> TASK BRIEF
Extract the complete data exactly as given.
○ ○ ○
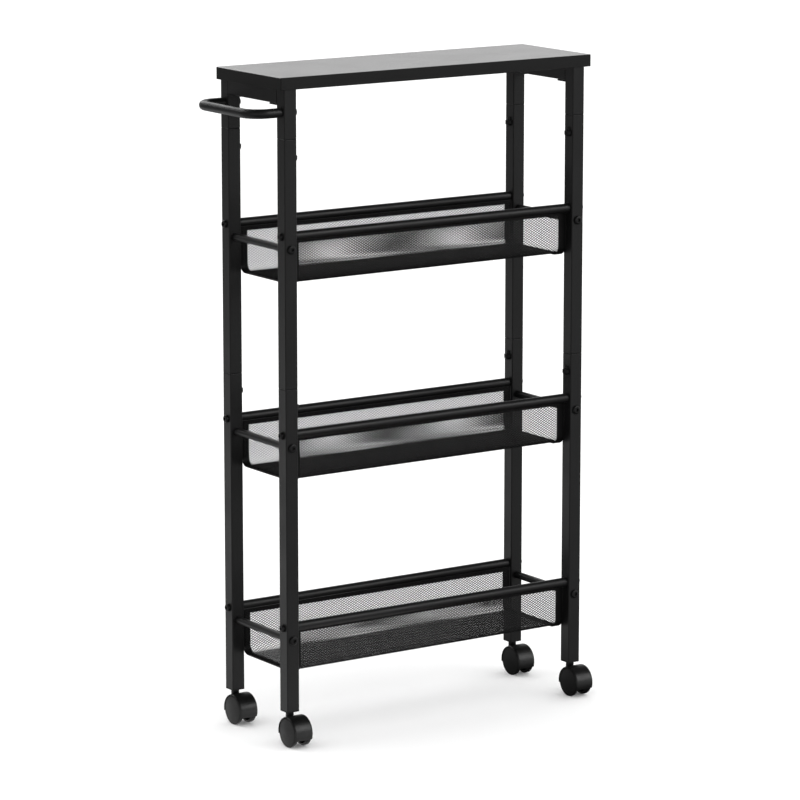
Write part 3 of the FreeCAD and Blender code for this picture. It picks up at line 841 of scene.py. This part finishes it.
def smooth_range(nodes, source, target):
    """A map-range node that eases from one range to another."""
    node = nodes.new("ShaderNodeMapRange")
    node.interpolation_type = "SMOOTHSTEP"
    node.inputs["From Min"].default_value = source[0]
    node.inputs["From Max"].default_value = source[1]
    node.inputs["To Min"].default_value = target[0]
    node.inputs["To Max"].default_value = target[1]
    return node


def softbox(name, direction, spread, radiance):
    """A far soft box that only shows in reflections, its size given by its spread."""
    centre = (cad_low + cad_high) / 2
    area_light(name, centre + FAR * Vector(direction), centre, spread * FAR, radiance, lighting=False)


def make_studio():
    """The floor, the world, two lights for the light itself and the cards for reflections."""
    make_floor()
    make_world()
    area_light("ceiling", (0.0, 0.0, 14.0), (0.0, 0.0, 0.0), size=120.0, radiance=1.02,
               mirrored=False)
    area_light("key", (-1.3, 1.2, 2.8), (cad_low + cad_high) / 2, size=1.8, radiance=0.9,
               mirrored=False)
    softbox("right_softbox", (0.54, -0.77, 0.50), spread=0.60, radiance=8.5)
    softbox("left_softbox", (-0.46, 0.60, 0.66), spread=0.40, radiance=8.0)
    softbox("grip_softbox", (0.14, 0.84, 0.52), spread=0.45, radiance=5.0)
    area_light("near_card", (-1.4, 1.2, -0.002), (-1.4, 1.2, 1.0), size=3.0, radiance=1.5,
               lighting=False)
    softbox("front_softbox", (-0.81, -0.55, 0.15), spread=0.55, radiance=0.8)
    softbox("back_softbox", (0.45, 0.85, 0.20), spread=1.0, radiance=0.34)


def make_camera():
    """A long lens from the front left, a little above the board."""
    place = Vector((-3.0442, -4.4951, 1.5059))
    azimuth = math.radians(-34.14)
    elevation = math.radians(11.15)
    data = bpy.data.cameras.new("camera")
    data.sensor_width = 36.0
    data.lens = 183.35
    data.clip_end = 200.0
    camera = bpy.data.objects.new("camera", data)
    bpy.context.scene.collection.objects.link(camera)
    camera.location = place
    back = Vector((math.sin(azimuth) * math.cos(elevation), -math.cos(azimuth) * math.cos(elevation),
                   math.sin(elevation)))
    camera.rotation_euler = (-back).to_track_quat("-Z", "Y").to_euler()
    bpy.context.scene.camera = camera


make_studio()
make_camera()
bpy.context.scene.view_settings.view_transform = "Standard"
○ ○ ○
> WRITTEN ANSWER
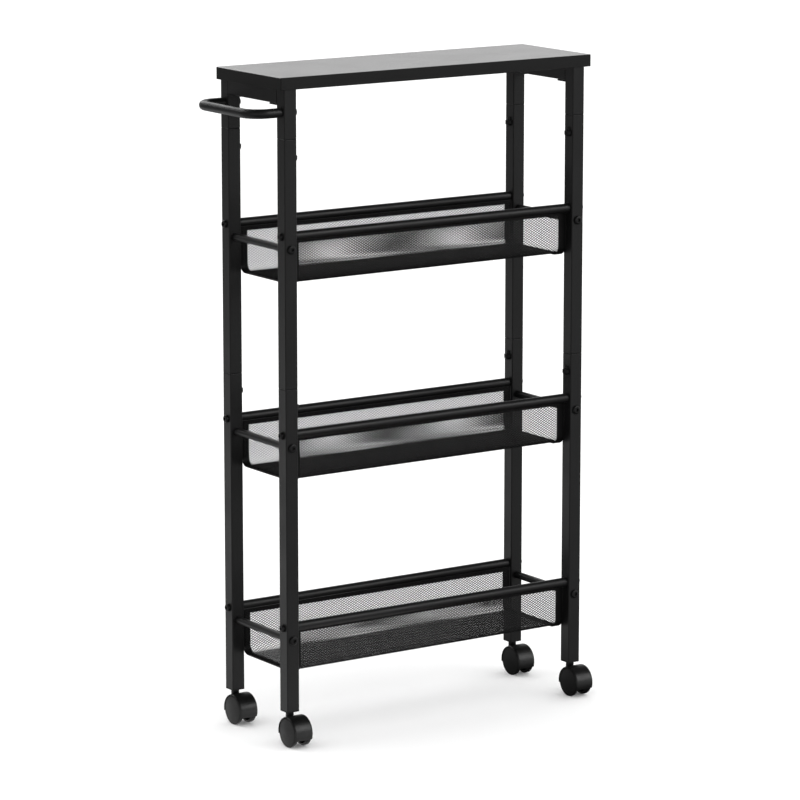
Write part 3 of the FreeCAD and Blender code for this picture. It picks up at line 841 of scene.py. This part finishes it.
def smooth_range(nodes, source, target):
    """A map-range node that eases from one range to another."""
    node = nodes.new("ShaderNodeMapRange")
    node.interpolation_type = "SMOOTHSTEP"
    node.inputs["From Min"].default_value = source[0]
    node.inputs["From Max"].default_value = source[1]
    node.inputs["To Min"].default_value = target[0]
    node.inputs["To Max"].default_value = target[1]
    return node


def softbox(name, direction, spread, radiance):
    """A far soft box that only shows in reflections, its size given by its spread."""
    centre = (cad_low + cad_high) / 2
    area_light(name, centre + FAR * Vector(direction), centre, spread * FAR, radiance, lighting=False)


def make_studio():
    """The floor, the world, two lights for the light itself and the cards for reflections."""
    make_floor()
    make_world()
    area_light("ceiling", (0.0, 0.0, 14.0), (0.0, 0.0, 0.0), size=120.0, radiance=1.02,
               mirrored=False)
    area_light("key", (-1.3, 1.2, 2.8), (cad_low + cad_high) / 2, size=1.8, radiance=0.9,
               mirrored=False)
    softbox("right_softbox", (0.54, -0.77, 0.50), spread=0.60, radiance=8.5)
    softbox("left_softbox", (-0.46, 0.60, 0.66), spread=0.40, radiance=8.0)
    softbox("grip_softbox", (0.14, 0.84, 0.52), spread=0.45, radiance=5.0)
    area_light("near_card", (-1.4, 1.2, -0.002), (-1.4, 1.2, 1.0), size=3.0, radiance=1.5,
               lighting=False)
    softbox("front_softbox", (-0.81, -0.55, 0.15), spread=0.55, radiance=0.8)
    softbox("back_softbox", (0.45, 0.85, 0.20), spread=1.0, radiance=0.34)


def make_camera():
    """A long lens from the front left, a little above the board."""
    place = Vector((-3.0442, -4.4951, 1.5059))
    azimuth = math.radians(-34.14)
    elevation = math.radians(11.15)
    data = bpy.data.cameras.new("camera")
    data.sensor_width = 36.0
    data.lens = 183.35
    data.clip_end = 200.0
    camera = bpy.data.objects.new("camera", data)
    bpy.context.scene.collection.objects.link(camera)
    camera.location = place
    back = Vector((math.sin(azimuth) * math.cos(elevation), -math.cos(azimuth) * math.cos(elevation),
                   math.sin(elevation)))
    camera.rotation_euler = (-back).to_track_quat("-Z", "Y").to_euler()
    bpy.context.scene.camera = camera


make_studio()
make_camera()
bpy.context.scene.view_settings.view_transform = "Standard"